Hours into his presidency, Biden moved to swiftly undo many Trump administration policies in a series of executive actions. He also sent an immigration bill to Congress. But his administration has already faced legal hurdles in implementing those policies. Last week, for example, a federal judge temporarily blocked Biden's 100-day pause on deportations, as the case proceeds.

Legal challenges are likely to continue to dog the administration as it sets forth its immigration agenda. On Tuesday, Biden is expected to follow his first-day actions by tackling family separation, the root causes of migration, and the legal immigration system.

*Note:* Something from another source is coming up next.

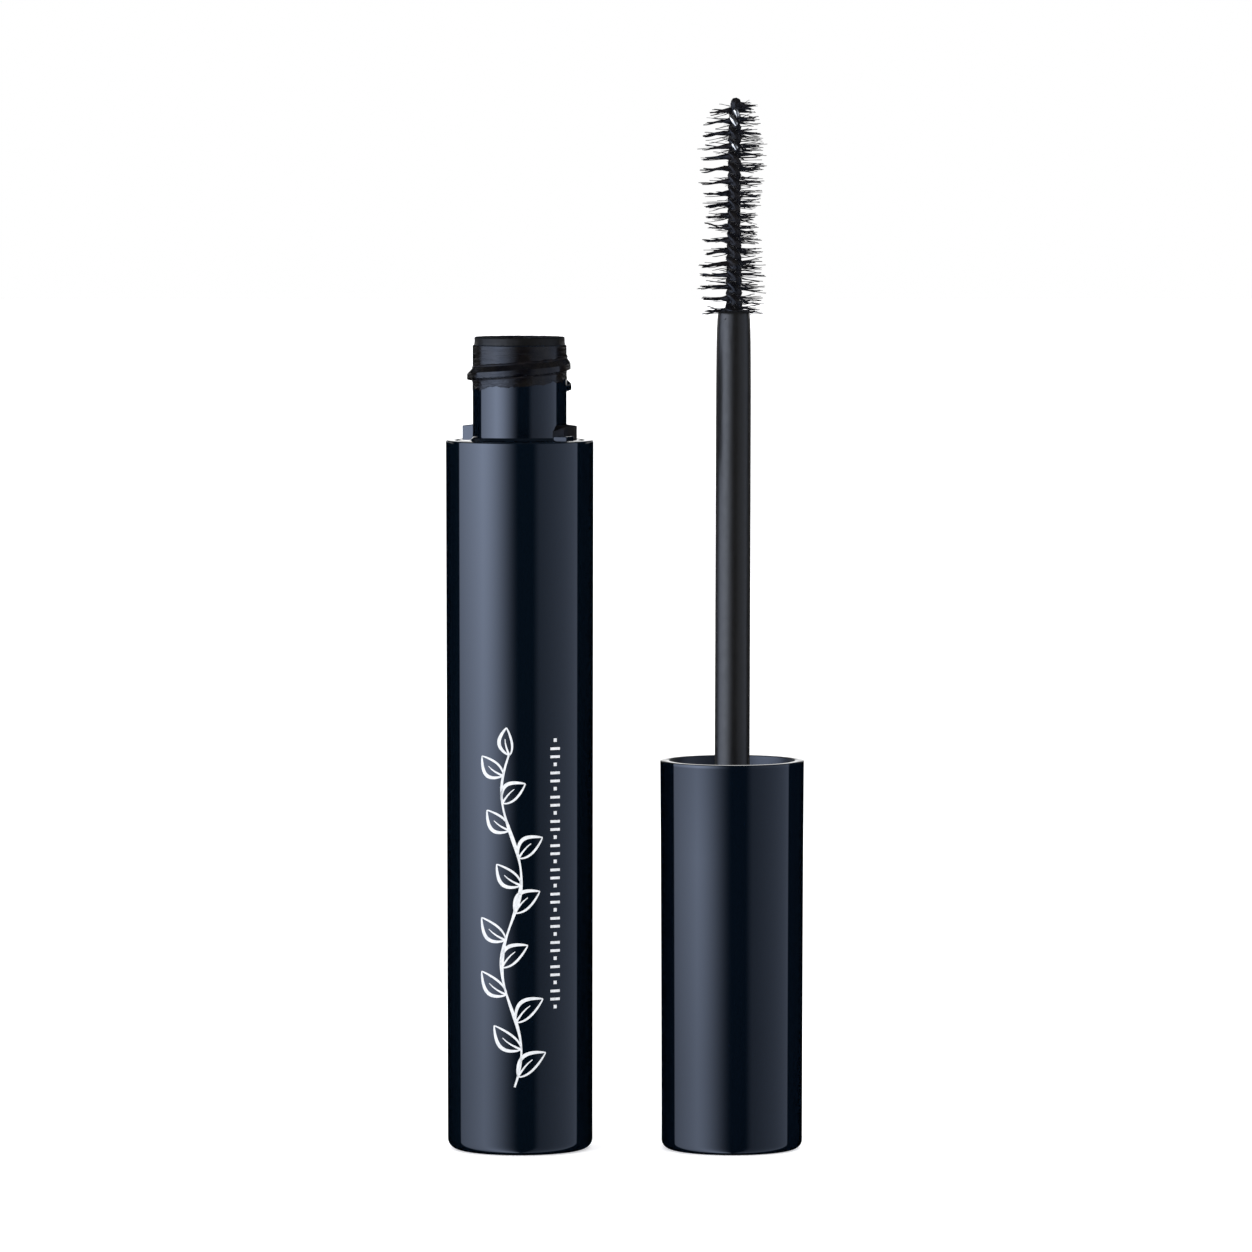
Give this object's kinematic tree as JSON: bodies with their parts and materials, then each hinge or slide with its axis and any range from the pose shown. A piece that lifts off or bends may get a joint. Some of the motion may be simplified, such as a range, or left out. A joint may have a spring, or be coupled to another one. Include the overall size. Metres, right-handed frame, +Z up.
{
  "type": "mascara tube",
  "caption": "Round mascara bottle with a threaded neck, and its screw cap standing beside it with the rod and spiral brush pointing up.",
  "frame": {"origin": "centre of the bottle's flat base", "axes": "+Z up along the bottle's axis to its neck, +X towards the cap that stands beside it"},
  "size_m": [0.0413, 0.017, 0.1213],
  "materials": {
    "bottle_gloss": "polished, near-black navy",
    "neck_gloss": "gloss moulded, with dried paste at the lip and thread",
    "cap_gloss": "polished, near-black navy",
    "inner_plastic": "moulded, satin",
    "wiper_rubber": "soft, matte, stained by paste",
    "seal_foam": "closed-cell foam",
    "rod_plastic": "satin black with a thin film of paste",
    "wire_steel": "drawn stainless wire",
    "fibre": "fine black nylon fibres, partly clumped",
    "paste": "black paste, wet where thick and matte where dry"
  },
  "bodies": {
    "bottle": {"bottle_sleeve": "bottle_gloss", "reservoir": "neck_gloss", "wiper": "wiper_rubber", "mascara_fill": "paste"},
    "tip_paste": {"tip_dab": "paste"},
    "stem_paste": {"stem_residue": "paste"},
    "stem": {"rod": "rod_plastic"},
    "cap": {"cap_shell": "cap_gloss", "inner_cap": "inner_plastic", "neck_seal": "seal_foam", "twisted_wire": "wire_steel", "bristles": "fibre"}
  },
  "joints": [
    {"name": "wand_flip", "type": "hinge", "parent": "bottle", "child": "tip_paste", "pos_m": [0.01225, 0, 0.10785], "axis": [0, -1, 0], "range_deg": [0, 180]},
    {"name": "wand_slide", "type": "slide", "parent": "tip_paste", "child": "stem_paste", "axis": [0, 0, 1], "range_m": [0, 0.08605], "deforming": ["bristles", "tip_dab"]},
    {"name": "thread_travel", "type": "slide", "parent": "stem_paste", "child": "stem", "axis": [0, 0, 1], "range_m": [0, 0.0025]},
    {"name": "thread_turn", "type": "hinge", "parent": "stem", "child": "cap", "pos_m": [0.0245, 0, 0], "axis": [0, 0, 1], "range_deg": [0, 360]}
  ],
  "couplings": [
    {"joint": "thread_turn", "follows": "thread_travel", "rad_per_m": 2513.3}
  ]
}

These are the executive actions Biden has signed so far on immigration:

  • "Preserving and Fortifying Deferred Action for Childhood Arrivals." Strengthens DACA after Trump's efforts to undo protections for undocumented people brought into the country as children.
  • "Proclamation on Ending Discriminatory Bans on Entry to the United States." Reverses the Trump administration's restrictions on US entry for passport holders from seven Muslim-majority countries.
  • "Executive Order on the Revision of Civil Immigration Enforcement Policies and Priorities." Undoes Trump's expansion of immigration enforcement.
  • "Proclamation on the Termination of Emergency With Respect to the Southern Border of the United States and Redirection of Funds Diverted to Border Wall Construction." Halts construction of the border wall by terminating the national emergency declaration used to fund it.
  • "Reinstating Deferred Enforced Departure for Liberians." Extends deferrals of deportation and work authorizations for Liberians with a haven in the United States until June 30, 2022.